In the days after 9/11, a conventional wisdom took hold among the elite factions of the reflective class, the central tenet of which was that things had now “changed forever.” Irony, disaffection, superficiality, mindless consumerism, time wasting — hallmarks of blithe living enjoyed by the “Seinfeld” generation — had now fallen into a cultural mortar and pestle, ground into dust and replaced by our collective privileging of depth, compassion, earnestness, complexity, meaning. Old boyfriends called and said they were sorry — for cheating and dawdling, for failures of commitment and appreciation. Art, journalism, popular culture would all sober up. Someone like Jeff Koons would have to find a new line of work — maybe he could get a job at UNICEF. As a country, we were now on an accelerated path to maturity. Sept. 12 did not look into the future and see the social latency, the fractured attention, the Rich Kids of Instagram.

New York itself was expected to diminish both in size and mythology. People would leave their brownstones and apartments, protect their families from the inevitable march of terror and go to Maine or Canada or New Zealand. But as it happened, few abandoned their lives for the presumable haven of the pastoral. Most remained in the city and in the subsequent years close to 500,000 others joined them. In the aftermath of the attacks on the World Trade Center, New York would experience one of the greatest real estate booms in its history.

Things did change for those intimately connected to the events of 9/11, either by virtue of what happened on that Tuesday morning or because of the two misguided wars the attacks precipitated. It is with the first group that the journalist Garrett M. Graff now finds himself involved, after years spent writing about the consequences of 9/11 in terms of geopolitics and national security. “The Only Plane in the Sky: An Oral History of 9/11” is a book exquisitely suited to audio format, a detailed cataloging of hundreds of personal stories, read by actors and culled from 5,000 oral histories conducted and archived around the country.

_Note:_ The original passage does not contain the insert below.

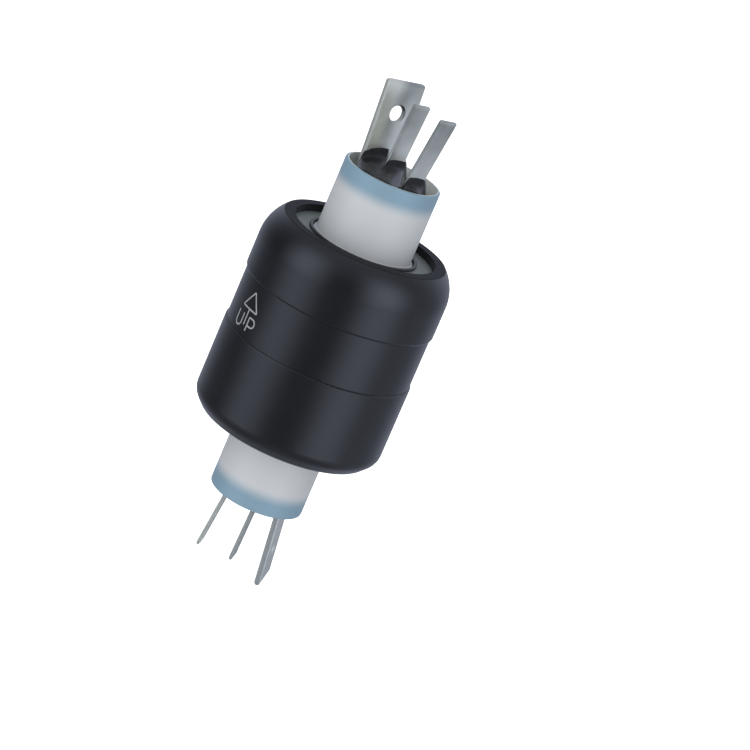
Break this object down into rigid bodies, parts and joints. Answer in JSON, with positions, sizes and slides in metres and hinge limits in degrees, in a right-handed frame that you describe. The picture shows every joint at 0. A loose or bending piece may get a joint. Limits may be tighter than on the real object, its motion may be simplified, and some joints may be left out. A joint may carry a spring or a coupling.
{
  "type": "slip ring",
  "caption": "Liquid-metal rotary electrical connector: round black housing, white stem at each end, flat push-on terminals, upper stem turns in a ball bearing.",
  "frame": {"origin": "on the axis, at the underside of the black housing, where the lower stem starts", "axes": "+Z along the axis towards the turning stem, the way the UP arrow points; the lower terminals' width lies nearly along Y"},
  "size_m": [0.026, 0.0258, 0.0684],
  "materials": {
    "black_housing": "satin moulded plastic",
    "white_stem": "milky moulded plastic",
    "bearing_steel": "ground",
    "ball_steel": "polished",
    "cage_plastic": "moulded",
    "shield_steel": "pressed sheet",
    "spring_steel": "blackened",
    "seal_rubber": "moulded rubber",
    "bush_brass": "turned",
    "core_plastic": "turned plastic",
    "insulator_plastic": "moulded plastic",
    "contact_metal": "plated",
    "liquid_metal": "liquid",
    "lead_copper": "bare copper",
    "potting": "poured compound",
    "tinned_terminal": "tin plated"
  },
  "bodies": {
    "housing": {"barrel": "black_housing", "bearing_outer_race": "bearing_steel", "bearing_shield_lower": "shield_steel", "bearing_shield_upper": "shield_steel", "cell_insulator_1": "insulator_plastic", "cell_insulator_2": "insulator_plastic", "cell_insulator_3": "insulator_plastic", "contact_cup_1": "contact_metal", "contact_cup_2": "contact_metal", "contact_cup_3": "contact_metal", "cover_plate": "black_housing", "liquid_metal_1": "liquid_metal", "liquid_metal_2": "liquid_metal", "liquid_metal_3": "liquid_metal", "lower_housing": "black_housing", "lower_potting": "potting", "lower_stem": "white_stem", "lower_terminal_narrow_1": "tinned_terminal", "lower_terminal_narrow_2": "tinned_terminal", "lower_terminal_wide": "tinned_terminal", "pivot_bush": "bush_brass", "shaft_seal": "seal_rubber", "stator_lead_1": "lead_copper", "stator_lead_2": "lead_copper", "stator_lead_3": "lead_copper", "upper_cap": "black_housing"},
    "rotor": {"bearing_inner_race": "bearing_steel", "contact_disc_1": "contact_metal", "contact_disc_2": "contact_metal", "contact_disc_3": "contact_metal", "retaining_ring": "spring_steel", "rotor_core": "core_plastic", "rotor_lead_1": "lead_copper", "rotor_lead_2": "lead_copper", "rotor_lead_3": "lead_copper", "rotor_spacer_1": "core_plastic", "rotor_spacer_2": "core_plastic", "rotor_spacer_3": "core_plastic", "upper_potting": "potting", "upper_stem": "white_stem", "upper_terminal_narrow_1": "tinned_terminal", "upper_terminal_narrow_2": "tinned_terminal", "upper_terminal_wide": "tinned_terminal"},
    "cage": {"bearing_cage": "cage_plastic", "bearing_balls": "ball_steel"}
  },
  "joints": [
    {"name": "rotor_spin", "type": "hinge", "parent": "housing", "child": "rotor", "pos_m": [0, 0, 0.0234], "axis": [0, 0, 1], "continuous": true},
    {"name": "cage_spin", "type": "hinge", "parent": "housing", "child": "cage", "pos_m": [0, 0, 0.0234], "axis": [0, 0, 1], "continuous": true}
  ],
  "couplings": [
    {"joint": "cage_spin", "follows": "rotor_spin", "ratio": 0.42788}
  ]
}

Oral history is the telling of the past in its most democratic construction. It fell out of fashion in the late 19th century, underwent a revival in the 1960s and then eventually faded from view again as data and analysis assumed greater value over plain narrative. Graff’s project beautifully achieves its chief goal — educating people too young or born too late to remember what the day of Sept. 11, 2001, felt like. But it also restores a form to its rightful place as necessity.

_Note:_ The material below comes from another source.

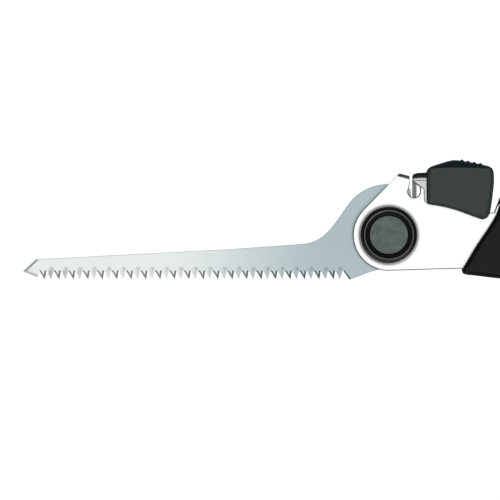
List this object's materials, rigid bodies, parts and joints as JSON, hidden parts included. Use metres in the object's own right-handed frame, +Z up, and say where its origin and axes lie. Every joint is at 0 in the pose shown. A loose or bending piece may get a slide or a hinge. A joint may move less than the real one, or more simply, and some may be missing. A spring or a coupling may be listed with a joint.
{
  "type": "folding drywall saw",
  "caption": "Folding drywall saw: coarse-toothed blade pivots into a steel channel with a black handle, held open by a sprung lever beside round pivot knobs.",
  "frame": {"origin": "on the blade's pivot axis, in the plane that the saw rests on when it lies on its side", "axes": "+X from the pivot towards the handle's end, +Y from the teeth towards the lever's side, +Z up through the tool's thickness along the pivot axis"},
  "size_m": [0.3928, 0.0807, 0.022],
  "materials": {
    "blade_steel": "brushed along the blade",
    "bright_chrome": "polished",
    "dark_steel": "dark satin",
    "knob_black": "gloss",
    "washer_plastic": "smooth",
    "lever_steel": "polished",
    "cover_rubber": "satin",
    "fastener_steel": "bright",
    "spring_steel": "oiled",
    "grip_plastic": "satin",
    "pad_rubber": "matt"
  },
  "bodies": {
    "handle": {"frame": "bright_chrome", "pivot_sleeve": "dark_steel", "pivot_screw": "dark_steel", "upper_pivot_knob": "knob_black", "lower_pivot_knob": "knob_black", "upper_pivot_washer": "washer_plastic", "lower_pivot_washer": "washer_plastic", "lever_pin": "fastener_steel", "lever_spring": "spring_steel", "spring_arbor": "fastener_steel", "upper_grip_shell": "grip_plastic", "lower_grip_shell": "grip_plastic", "upper_grip_pad": "pad_rubber", "lower_grip_pad": "pad_rubber", "grip_screws": "fastener_steel", "grip_barrel_nuts": "fastener_steel", "tip_rest": "pad_rubber", "tail_spacer": "fastener_steel", "lanyard_eyelet": "fastener_steel"},
    "saw_blade": {"blade": "blade_steel"},
    "lever": {"lock_lever": "lever_steel", "lever_cover": "cover_rubber"}
  },
  "joints": [
    {"name": "blade_fold", "type": "hinge", "parent": "handle", "child": "saw_blade", "pos_m": [0, 0, 0.011], "axis": [0, 0, 1], "range_deg": [0, 166]},
    {"name": "lock_lever", "type": "hinge", "parent": "handle", "child": "lever", "pos_m": [0.03, 0.0185, 0.011], "axis": [0, 0, 1], "range_deg": [-3, 5], "stiffness_Nm_per_rad": 0.4, "deforming": ["lever_spring"]}
  ]
}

We hear from first responders, office workers in the twin towers, people traumatized by witnessing falling bodies (among those people: Rudy Giuliani). Early on, we listen to the words of Andy Card, then chief of staff for George W. Bush, who recalls that on the morning of 9/11 the president was in a great mood: “I remember literally telling him, ‘It should be an easy day.’” It is that sense of obliviousness to what is coming that gives “The Only Plane in the Sky” some of its most intense emotional energy. There is nothing quite like the absence of foreboding in the voices of those to whom disaster is about to extend its tentacles to jolt a listener from the complacency that tomorrow will unfold much like today — with a rote and tedious commute, a low-cholesterol breakfast, a stop at the dry cleaner.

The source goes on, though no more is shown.